Autostima e diritto al benessere
L’autostima è la base per poter sentire il diritto emotivo ad essere sereni, a prendersi cura di sé,
ad essere amati.
Spesso la razionalità e l’emotività percorrono binari apparentemente paralleli, che la conoscenza profonda di sé permette di riconoscere e re-integrare.
Molte persone che in età adulta vivono ripetute esperienze sentimentali fallimentari con partner psicologicamente maltrattanti non hanno maturato una salda autostima, a partire dall’infanzia, e quindi non si sentono sufficientemente amabili, tanto da tollerare relazioni disfunzionali, spesso elemosinando attenzione o temendo con angoscia l’abbandono di partner inadeguati.

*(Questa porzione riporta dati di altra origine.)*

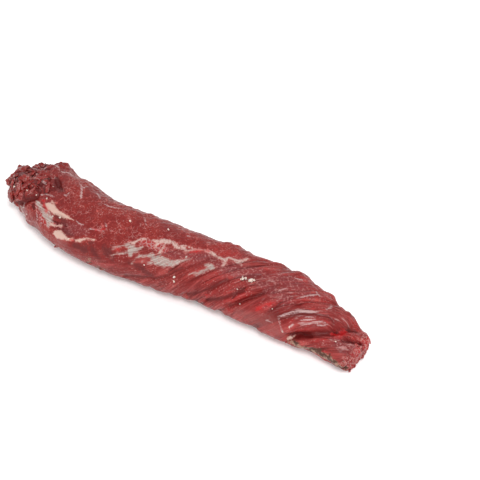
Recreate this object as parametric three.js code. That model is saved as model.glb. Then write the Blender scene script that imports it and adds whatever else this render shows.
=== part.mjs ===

Analogamente, la realizzazione professionale sottende la fiducia in sé stessi e nell’esterno, che si instaura a partire dalla prima infanzia.
Un genitore per poter aiutare, senza onnipotenza ma con consapevolezza, i propri figli a sviluppare una buona autostima, dovrà quindi partire dal recuperare la propria, amandosi, accettandosi, valorizzandosi e prendendosi cura di Sé.